The sector extends far beyond nursing homes.

It includes:

  • Smart healthcare devices
  • AI-powered eldercare technologies
  • Age-friendly home renovations
  • Senior tourism
  • Specialized financial services
  • Rehabilitation robotics
  • Community healthcare networks
  • Digital caregiving platforms

As China’s consumer economy matures, older adults may become one of its most stable spending groups.

A Financial System Under Pressure — and Opportunity

At the same time, the demographic transition is placing enormous pressure on China’s existing pension and fiscal systems.

The country’s old-age dependency ratio is rising rapidly, meaning fewer working-age people are supporting a growing retired population. Policymakers increasingly acknowledge that relying primarily on state-funded pensions may become financially unsustainable over the long term.

That is why pension reform is becoming one of China’s most important structural economic priorities.

A deeper pension finance market could also reshape China’s capital markets.

Long-term retirement funds tend to favor stable, income-generating investments and blue-chip assets. Over time, the expansion of pension capital could help stabilize financial markets, encourage value investing and provide long-duration funding for infrastructure and advanced industries.

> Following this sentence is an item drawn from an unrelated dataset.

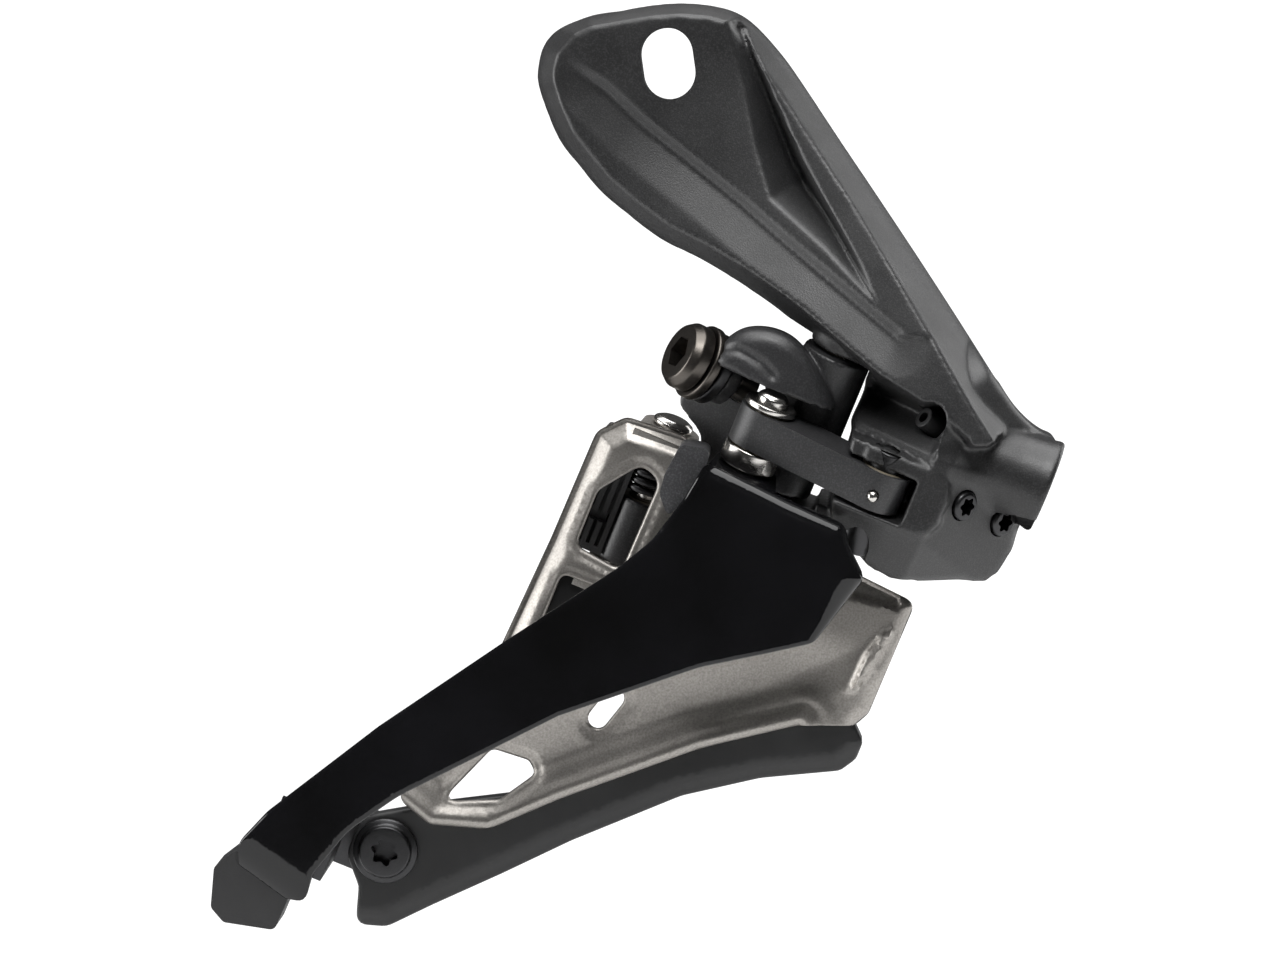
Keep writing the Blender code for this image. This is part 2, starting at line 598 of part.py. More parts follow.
def make_cage_bridge(cage, pivot):
    leaf = rounded([(17.4, -37.9, 1.2), (21.6, -36.9, 1.4), (21.4, -41.0, 2), (19.5, -47.6, 0.8), (17.2, -45.0, 2),
                    (16.9, -42.5, 2)])
    low, high = OUTER_FACE + PLATE + SEAT_GAP, INNER_FACE - SEAT_GAP
    bridge = piece("cage_bridge", prism("cage_bridge", leaf, low, high), cage, ((0.05, 0.05, 0.052), 0.4, 0.3),
                   pivot)
    for name, at in (("upper", (19.3, 0, -42.9)), ("lower", (19.2, 0, -45.7))):
        rivet = "bridge_rivet_" + name
        hole = rod("cut_" + rivet, 0.9, INNER_FACE - 4, INNER_FACE + 4, at, (0, 1, 0))
        bore = helper("cut_" + rivet, hole, cage)
        cut(bridge, bore)
        cut(bpy.data.objects["inner_plate"], bore)
        head = INNER_FACE + PLATE + SEAT_GAP
        profile = [(0, INNER_FACE - 3.7), (0.8, INNER_FACE - 3.7), (0.8, head), (1.3, head), (1.0, head + 0.5),
                   (0, head + 0.6)]
        piece(rivet, turned(rivet, profile, at, (0, 1, 0), 16), cage, (STEEL, 0.35, 1.0), pivot)


SKID_SCREW_AT = (1.0, 0.0, -105.0)


def make_skid_pad(cage, pivot):
    outline = rounded([
        (52.6, -64.4, 1), (55.2, -66.8, 1.5), (55.3, -69.6, 1), (53.9, -71.9, 2), (44.3, -76.9, 12),
        (35.3, -83.2, 8), (23.8, -94.5, 0), (16.8, -102.2, 0), (9.6, -109.8, 0), (5.0, -114.9, 3),
        (1.0, -116.2, 1.5), (-0.6, -111.0, 2), (-3.8, -107.5, 3), (-3.8, -102.0, 4), (5.0, -96.5, 8),
        (14.0, -91.5, 4), (24.0, -81.5, 0), (36.0, -70.5, 10), (45.0, -64.8, 4)])
    front = INNER_FACE + PLATE + SEAT_GAP
    pad = piece("skid_pad", prism("skid_pad", outline, front, PAD_BACK), cage, (PLASTIC, 0.55, 0.0), pivot)
    hole = rod("cut_skid", 2.1, -20, 10, SKID_SCREW_AT, (0, 1, 0))
    hole = helper("cut_skid", hole, cage)
    cut(pad, hole)
    face = front - SEAT_GAP
    profile = [(0, -2.0), (2.0, -2.0), (2.0, face), (4.4, face), (4.4, face - 0.6), (3.5, face - 1.0),
               (3.5, face - 1.9), (0, face - 1.9)]
    screw = piece("skid_screw", turned("skid_screw", profile, SKID_SCREW_AT, (0, 1, 0)), cage,
                  (BLACK, 0.4, 0.5), pivot)
    socket = rod("socket_skid", 1.6, face - 5, face - 0.7, SKID_SCREW_AT, (0, 1, 0), sides=6)
    cut(screw, helper("socket_skid", socket, cage))
    return hole


def make_tail(cage, pivot, screw_hole):
    low, high = OUTER_FACE + PLATE + SEAT_GAP, PAD_BACK + SEAT_GAP
    wall = 1.5
    plan = [(-14.0, low), (-5.2, low), (-5.2, high), (5.0, high), (5.0, high + wall), (-6.7, high + wall),
            (-6.7, low + wall), (-14.0, low + wall)]
    bridge = piece("tail_bridge", prism("tail_bridge", plan, -109.8, -101.2, "Z"), cage,
                   (BLACK, 0.4, 0.3), pivot)
    cut(bridge, screw_hole)
    outline = rounded([(-17.1, -110.2, 1), (-19.0, -113.4, 1), (-17.4, -118.6, 1), (-15.1, -119.8, 1),
                       (-8.4, -118.2, 1), (-8.2, -110.2, 1)])
    piece("tail_block", prism("tail_block", outline, low, low + 10.5), cage, (PLASTIC, 0.5, 0.0), pivot)


def main():
    clear_scene()
    world = make_empty("part_frame", Matrix.Identity(4))
    cage = make_empty("cage_frame", Matrix.Rotation(TILT, 4, "Y"), world)
    lean = Matrix.Translation(SWING_ORIGIN * MM) @ Matrix.Rotation(LEAN, 4, "X")
    swing = make_empty("swing_frame", lean, cage)
    outer_pivot = make_empty("outer_link_pivot", pose(swing, FRONT_OUTER), swing)
    inner_pivot = make_empty("inner_link_pivot", pose(swing, FRONT_INNER), swing)
    cage_pivot = make_empty("cage_pivot", pose(swing, REAR_OUTER), outer_pivot)
    make_bracket(world, cage, swing)
    make_bracket_hardware(cage, swing)
    make_outer_link(swing, outer_pivot)
    make_inner_link(cage, swing, inner_pivot)
    make_cable_bolt(cage, inner_pivot)
    make_outer_plate(cage, swing, cage_pivot)
    make_inner_plate(cage, swing, cage_pivot)
    make_rear_pins(swing, cage_pivot)
    make_return_spring(swing, cage_pivot)
    make_cage_bridge(cage, cage_pivot)
    screw_hole = make_skid_pad(cage, cage_pivot)
    make_tail(cage, cage_pivot, screw_hole)


main()
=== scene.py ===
"""Looks of the front derailleur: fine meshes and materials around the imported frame, with camera and light."""

import json
import math

import bmesh
import bpy
import numpy as np
from mathutils import Matrix, Vector
from mathutils.geometry import delaunay_2d_cdt


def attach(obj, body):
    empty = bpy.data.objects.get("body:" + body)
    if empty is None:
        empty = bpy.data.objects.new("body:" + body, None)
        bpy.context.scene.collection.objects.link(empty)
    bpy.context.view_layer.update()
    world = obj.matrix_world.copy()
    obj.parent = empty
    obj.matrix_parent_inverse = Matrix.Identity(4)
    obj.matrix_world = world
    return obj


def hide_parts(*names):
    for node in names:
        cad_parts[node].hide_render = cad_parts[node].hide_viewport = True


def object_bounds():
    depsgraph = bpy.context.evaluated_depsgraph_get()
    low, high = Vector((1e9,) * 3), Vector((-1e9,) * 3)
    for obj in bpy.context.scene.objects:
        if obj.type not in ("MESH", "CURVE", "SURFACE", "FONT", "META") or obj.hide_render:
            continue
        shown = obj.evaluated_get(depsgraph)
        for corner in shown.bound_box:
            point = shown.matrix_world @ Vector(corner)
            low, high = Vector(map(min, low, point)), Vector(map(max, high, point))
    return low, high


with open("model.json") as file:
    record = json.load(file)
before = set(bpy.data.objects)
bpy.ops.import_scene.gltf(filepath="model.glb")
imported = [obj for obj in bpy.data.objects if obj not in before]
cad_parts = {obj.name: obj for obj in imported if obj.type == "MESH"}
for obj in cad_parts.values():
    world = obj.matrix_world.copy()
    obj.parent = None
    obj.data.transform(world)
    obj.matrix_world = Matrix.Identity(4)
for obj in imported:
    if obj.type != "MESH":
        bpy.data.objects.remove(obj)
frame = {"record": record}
CAD_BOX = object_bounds()

MM = 0.001
TILT = math.radians(22.0)       # cage frame about +Y
LEAN = math.radians(12.0)       # pins lean outboard at the top
JOINTS = {joint["name"]: joint for joint in frame["record"]["behaviour"]["joints"]}


def joint_place(name):
    return Vector(JOINTS[name]["pos_m"]) / MM


WORLD = Matrix.Identity(4)
CAGE = Matrix.Rotation(TILT, 4, "Y")
SWING = Matrix.Translation(joint_place("outer_link_swing")) @ CAGE @ Matrix.Rotation(LEAN, 4, "X")
FRONT_OUTER = Vector((0.0, 0.0, 0.0))
FRONT_INNER = SWING.inverted() @ joint_place("inner_link_swing")
REAR_OUTER = SWING.inverted() @ joint_place("cage_swing")
REAR_INNER = FRONT_INNER + REAR_OUTER
FRONT_INNER.z = REAR_OUTER.z = REAR_INNER.z = 0.0
LINK_TURN = math.atan2(REAR_OUTER.y, REAR_OUTER.x)
LINK_LENGTH = REAR_OUTER.length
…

In this sense, aging may not simply change China’s social structure — it could fundamentally transform the country’s financial system.

The Bigger Global Implication

For global investors and multinational companies, China’s silver economy may become one of the world’s largest untapped demographic markets.

The transition will not be easy. Rising healthcare costs, labor shortages and pension pressures remain serious long-term challenges.

But China’s leadership increasingly appears determined to turn demographic pressure into economic restructuring.

Just as urbanization and manufacturing once powered China’s rise, aging may now become the catalyst for a new phase of growth centered on healthcare, financial services, advanced consumption and long-term capital formation.

The world’s second-largest economy is getting older.

But in the process, it may also be creating one of the largest new economic frontiers of the next two decades.